With four daughters, a hard-working father, and a mother decreasingly able to keep up with even the simplest of tasks, the family home was in an endless state of disarray – to put it mildly.
Dirty clothes mixed with clean, while piles of stuff obscured every surface. Pathways wove through the mounting mess.
“We girls had bedrooms upstairs and mom would just throw the clothes or shoes – whatever she was able to reach – onto the stairs,” Clarke says. “It would create this huge mountain, an avalanche of chaos.”
Clarke vividly remembers, in second grade, being at a friend’s house and realizing that things there were done very differently.
“I started paying attention,” Clarke says. “I watched how things were done, the systems and routines. I asked a lot of questions.”
She sought answers to seemingly simple questions: Why do other people seem to be able to get to school on time, with combed hair and socks that match?
Over the next few years, she looked in good friends’ cupboards and drawers, figuring out how other people organized their lives.
In seventh grade, Clarke put her growing knowledge to work in her family’s home.
“I spent about eight months working every day – cleaning out a drawer or cupboard, working underneath the bathroom sink. I just took it one space at a time.
Clarke left her Edmonds home after high school to study home economics at Western Washington University; she stayed in Bellingham after graduating and marrying husband Steve.
Just as she started to work as a professional organizer, her first son came along, and Clarke pulled back, instead teaching and speaking about organizing for many years.
“When my youngest son started kindergarten, I really got serious about starting a business.” She named it Organized At Last, a fitting moniker representing her own journey.
Clarke’s now heading into her 16th year of business. “It’s been a great career,” she says, smiling.
Most customers reach out to Clarke by email or phone, and she schedules a consultation.
She – and often an accompanying employee – meets with the clients, photographs the space, and talks through what’s going on in each particular situation.
Though she’s successfully taken on her fair share of extreme situations, most projects are straightforward: someone is moving and needs help downsizing or is dealing with an illness or injury that causes them to fall behind on home front upkeep. Many times, it’s simply busy lives that make it difficult to manage the day-to-day, until the pantry is overflowing and cars can’t be pulled into the garage.

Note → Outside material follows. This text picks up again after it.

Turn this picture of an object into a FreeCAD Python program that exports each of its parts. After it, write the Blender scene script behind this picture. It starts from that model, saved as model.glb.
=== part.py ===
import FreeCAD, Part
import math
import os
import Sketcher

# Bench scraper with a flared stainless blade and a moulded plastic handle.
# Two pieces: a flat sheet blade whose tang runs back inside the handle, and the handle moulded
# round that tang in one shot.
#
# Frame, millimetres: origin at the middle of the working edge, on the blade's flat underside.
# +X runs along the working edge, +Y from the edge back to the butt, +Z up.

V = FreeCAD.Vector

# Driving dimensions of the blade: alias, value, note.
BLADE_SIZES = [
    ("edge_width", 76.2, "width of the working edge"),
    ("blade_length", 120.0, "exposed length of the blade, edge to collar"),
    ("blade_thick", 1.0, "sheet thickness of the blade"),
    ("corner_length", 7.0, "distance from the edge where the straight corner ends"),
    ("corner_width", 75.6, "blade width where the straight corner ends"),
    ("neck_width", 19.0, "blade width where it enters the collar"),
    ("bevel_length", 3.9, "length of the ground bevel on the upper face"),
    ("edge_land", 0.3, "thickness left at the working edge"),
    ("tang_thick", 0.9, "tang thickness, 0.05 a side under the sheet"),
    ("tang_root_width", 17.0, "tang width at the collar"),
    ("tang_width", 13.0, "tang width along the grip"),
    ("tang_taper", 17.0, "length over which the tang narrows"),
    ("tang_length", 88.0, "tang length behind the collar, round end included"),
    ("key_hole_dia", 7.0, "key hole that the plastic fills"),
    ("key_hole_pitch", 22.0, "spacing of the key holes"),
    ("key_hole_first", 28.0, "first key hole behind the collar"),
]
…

Clarke and her staff don’t always supply hands-on help; sometimes they simply offer recommendations for changes.
“I charge $100 to come in and walk through your space with you,” she explains, “but a lot of times I’ll say, ‘If you just move your couch to this wall, change the location of that shelf, de-clutter that area, put hooks here instead of bars, and remove this, you’ll free up so much space.’”

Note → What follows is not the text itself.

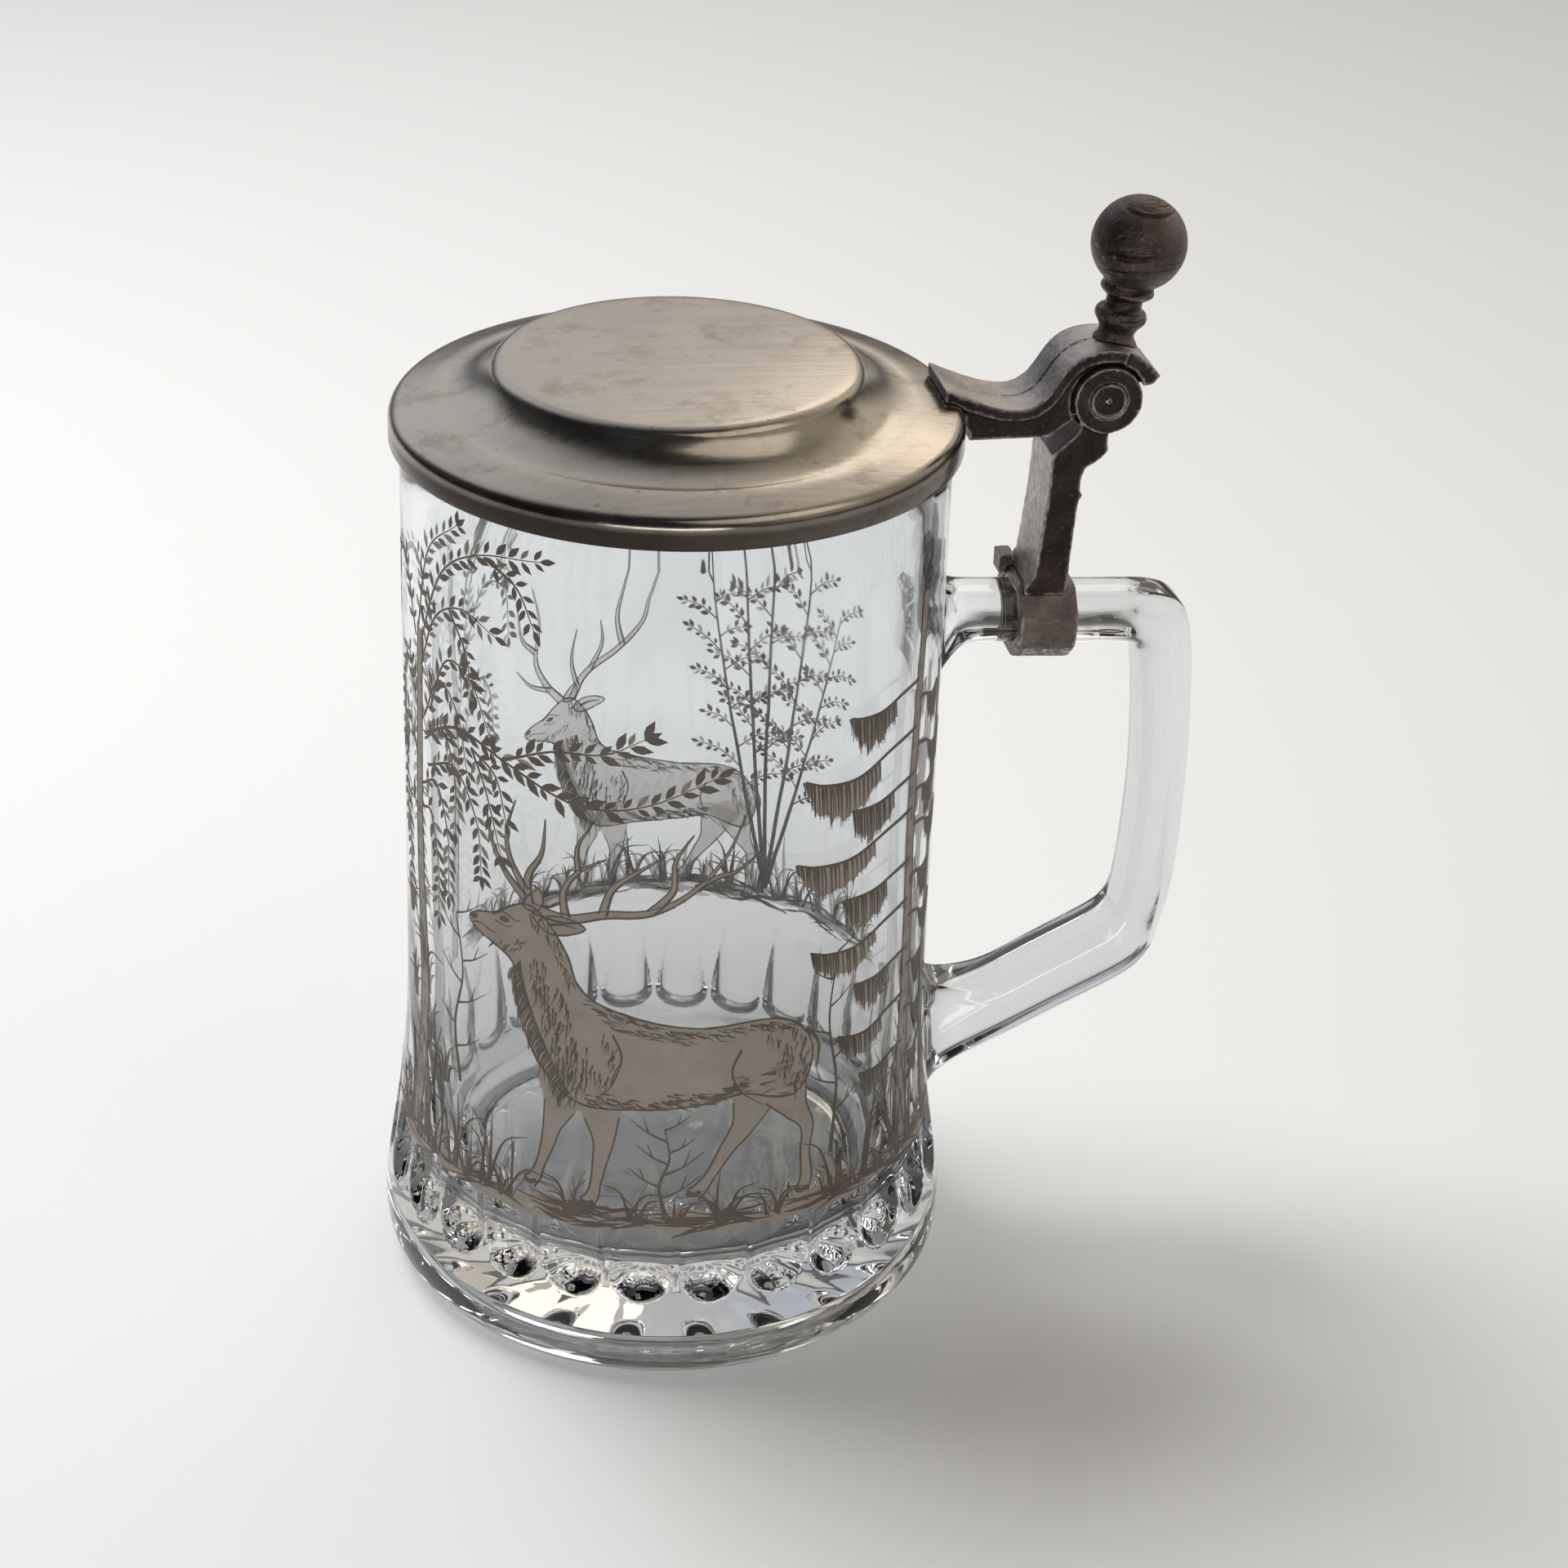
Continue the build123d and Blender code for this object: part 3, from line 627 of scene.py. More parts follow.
def cast_piece(node, body, material, voxel, dent):
    """Soft-edged, slightly uneven casting over a CAD part. Its dents only go inwards from the CAD's skin."""
    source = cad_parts[node]
    obj = link(bpy.data.objects.new("cast_" + node, source.data.copy()))
    obj.matrix_world = source.matrix_world.copy()
    skin = obj.modifiers.new("skin", "REMESH")
    skin.mode = "VOXEL"
    skin.voxel_size = voxel * MM
    soften = obj.modifiers.new("soften", "SMOOTH")
    soften.factor = 0.5
    soften.iterations = 3
    apply_modifiers(obj)
    offsets = []
    for v in obj.data.vertices:
        p = v.co / MM
        swell = 0.5 + 0.5 * noise.fractal(p * SWELL_SCALE, 1.0, 2.0, 3)
        grain = 0.5 + 0.5 * noise.noise(p * GRAIN_SCALE)
        offsets.append(v.normal * dent * MM * (SWELL_SHARE * swell + GRAIN_SHARE * grain))
    for v, offset in zip(obj.data.vertices, offsets):
        v.co -= offset
    obj.data.shade_smooth()
    obj.data.materials.clear()
    obj.data.materials.append(material)
    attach(obj, body)
    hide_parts(node)


# ---------------------------------------------------------------- fired woodland print
# The print is drawn on the unrolled wall as (s, z) in mm: s runs to the right round the wall from the
# middle of the front, z is the height above the table. It shows generic stags, trees, reeds and grass.
FRONT_ANGLE = math.radians(-100)
CHANCE = random.Random(7)
vary = CHANCE.uniform
INNER_INK_LIFT, TONE_LIFT, OUTER_INK_LIFT = 0.02, 0.04, 0.06
STRIP = 2.5  # the flat shapes are cut into strips this wide, so that they bend with the wall
WALL_CURVE = curve_through(FOOT_PROFILE, 12)


def vec(*parts):
    """Vector from separate numbers."""
    return Vector(parts)


def wall_radius(z):
    """Outer radius of the wall at a height."""
    for (r0, z0), (r1, z1) in zip(WALL_CURVE, WALL_CURVE[1:]):
        if z0 <= z <= z1:
            return r0 + (r1 - r0) * (z - z0) / (z1 - z0)
    return BODY_R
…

Clarke is able to see a room and in an instant know how to transform it. “Often they just need me to guide them with a few ideas using items they already own,” she says.
For larger, more involved projects, Clarke has learned that it’s always way more than just about stuff. Time and again, she’s watched a client’s entire demeanor change, become lighter, as their space becomes more efficient. The Organized At Last motto says it all: Creating emptier, fuller lives.
That means buying fewer things and enjoying life more. “Living with less is really the way to appreciate life,” she says. “You don’t need a lot of toys to be happy.”
Clarke is passionate about her work and attributes that to her upbringing.
“When you spend 25 minutes searching for a hairbrush, that’s a lot of your life wasted,” she says. “When your house is efficient and organized and you know exactly where things go, it takes just a few seconds to put items away, because everything has a home. It makes life so much easier.”
Those childhood experiences have made a profound impact on her career. “When I walk into a really chaotic situation I just want to reach out and hug my client and tell them it’s going to be okay,” she says. “I always say that I grew up to become the person my mom desperately needed.”